EXERCISE AIM
From the entries that follow, gather each line holding the word "this".

RECORDS PROVIDED

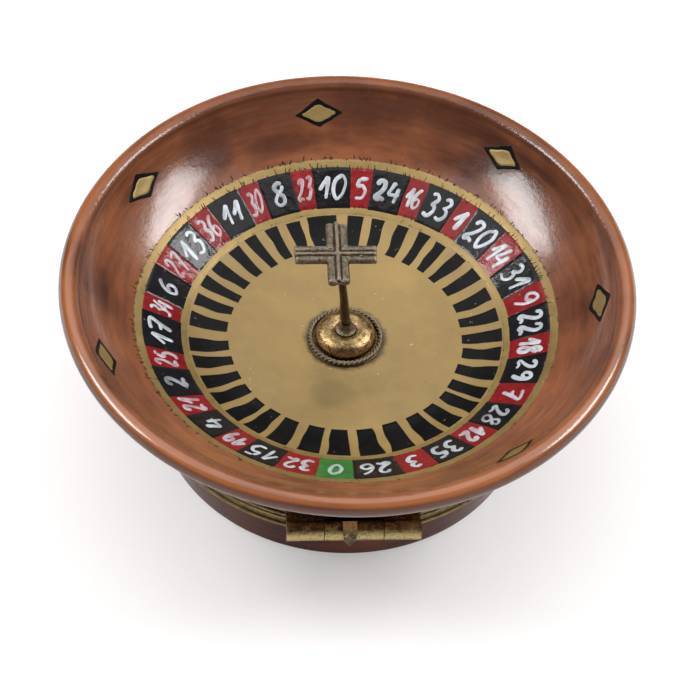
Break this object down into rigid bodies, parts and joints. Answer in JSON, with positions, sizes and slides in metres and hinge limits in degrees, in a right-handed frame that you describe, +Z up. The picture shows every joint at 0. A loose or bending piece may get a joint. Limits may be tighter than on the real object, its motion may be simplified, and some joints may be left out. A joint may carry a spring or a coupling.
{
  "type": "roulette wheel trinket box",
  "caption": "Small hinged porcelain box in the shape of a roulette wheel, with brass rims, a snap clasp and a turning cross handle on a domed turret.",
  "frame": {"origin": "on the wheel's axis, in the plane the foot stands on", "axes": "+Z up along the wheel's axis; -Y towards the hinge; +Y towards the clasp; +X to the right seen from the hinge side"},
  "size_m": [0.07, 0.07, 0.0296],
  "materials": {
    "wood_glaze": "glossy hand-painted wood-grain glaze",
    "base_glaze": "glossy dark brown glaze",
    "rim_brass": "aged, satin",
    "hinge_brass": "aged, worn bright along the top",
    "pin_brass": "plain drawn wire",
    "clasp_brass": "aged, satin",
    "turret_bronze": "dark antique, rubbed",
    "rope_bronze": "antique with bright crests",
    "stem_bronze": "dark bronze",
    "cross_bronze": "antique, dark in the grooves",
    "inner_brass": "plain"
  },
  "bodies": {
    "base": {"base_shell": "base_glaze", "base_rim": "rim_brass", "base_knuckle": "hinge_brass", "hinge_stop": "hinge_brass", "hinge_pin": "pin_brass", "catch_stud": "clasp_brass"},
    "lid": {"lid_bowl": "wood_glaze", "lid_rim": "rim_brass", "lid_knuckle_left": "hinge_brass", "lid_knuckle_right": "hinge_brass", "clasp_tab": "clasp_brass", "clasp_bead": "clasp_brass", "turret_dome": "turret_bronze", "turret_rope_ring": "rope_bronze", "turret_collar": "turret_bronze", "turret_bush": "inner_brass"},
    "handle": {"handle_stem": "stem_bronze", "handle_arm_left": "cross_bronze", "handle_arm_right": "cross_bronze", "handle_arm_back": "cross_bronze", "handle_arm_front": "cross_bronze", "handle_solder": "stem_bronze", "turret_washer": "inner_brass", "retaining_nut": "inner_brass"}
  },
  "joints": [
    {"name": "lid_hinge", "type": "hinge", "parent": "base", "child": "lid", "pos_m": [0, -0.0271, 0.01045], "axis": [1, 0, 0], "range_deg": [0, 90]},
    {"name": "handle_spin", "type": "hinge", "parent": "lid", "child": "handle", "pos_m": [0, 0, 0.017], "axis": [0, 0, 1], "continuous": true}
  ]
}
---
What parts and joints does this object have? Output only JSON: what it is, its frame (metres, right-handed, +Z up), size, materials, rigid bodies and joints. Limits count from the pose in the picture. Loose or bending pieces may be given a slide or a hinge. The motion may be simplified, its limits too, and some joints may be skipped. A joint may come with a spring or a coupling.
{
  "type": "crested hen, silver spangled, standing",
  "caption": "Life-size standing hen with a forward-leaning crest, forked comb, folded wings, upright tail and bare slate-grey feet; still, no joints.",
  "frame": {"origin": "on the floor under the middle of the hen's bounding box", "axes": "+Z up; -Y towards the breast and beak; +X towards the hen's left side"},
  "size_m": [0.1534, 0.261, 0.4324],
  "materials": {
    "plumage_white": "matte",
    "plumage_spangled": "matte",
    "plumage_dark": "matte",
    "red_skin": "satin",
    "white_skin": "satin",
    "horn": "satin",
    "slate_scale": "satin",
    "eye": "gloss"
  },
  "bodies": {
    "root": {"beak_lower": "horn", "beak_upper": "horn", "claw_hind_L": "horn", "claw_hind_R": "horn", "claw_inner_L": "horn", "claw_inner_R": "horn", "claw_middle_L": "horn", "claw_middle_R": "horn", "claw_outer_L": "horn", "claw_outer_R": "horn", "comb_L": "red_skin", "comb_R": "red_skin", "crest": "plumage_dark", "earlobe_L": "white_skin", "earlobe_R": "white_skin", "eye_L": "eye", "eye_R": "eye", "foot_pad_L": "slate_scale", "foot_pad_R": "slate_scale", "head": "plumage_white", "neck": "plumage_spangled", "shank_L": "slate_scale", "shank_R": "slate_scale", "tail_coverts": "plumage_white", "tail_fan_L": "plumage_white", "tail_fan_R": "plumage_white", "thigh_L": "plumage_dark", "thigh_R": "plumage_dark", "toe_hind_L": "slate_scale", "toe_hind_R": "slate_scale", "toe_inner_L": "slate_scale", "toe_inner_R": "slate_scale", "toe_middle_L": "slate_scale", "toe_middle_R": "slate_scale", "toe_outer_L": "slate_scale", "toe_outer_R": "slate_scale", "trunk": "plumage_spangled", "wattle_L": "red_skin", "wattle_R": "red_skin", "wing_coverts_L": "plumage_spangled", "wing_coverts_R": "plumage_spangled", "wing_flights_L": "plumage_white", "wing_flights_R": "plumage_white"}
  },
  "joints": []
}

RESULT BELOW
Break this object down into rigid bodies, parts and joints. Answer in JSON, with positions, sizes and slides in metres and hinge limits in degrees, in a right-handed frame that you describe, +Z up. The picture shows every joint at 0. A loose or bending piece may get a joint. Limits may be tighter than on the real object, its motion may be simplified, and some joints may be left out. A joint may carry a spring or a coupling.
What parts and joints does this object have? Output only JSON: what it is, its frame (metres, right-handed, +Z up), size, materials, rigid bodies and joints. Limits count from the pose in the picture. Loose or bending pieces may be given a slide or a hinge. The motion may be simplified, its limits too, and some joints may be skipped. A joint may come with a spring or a coupling.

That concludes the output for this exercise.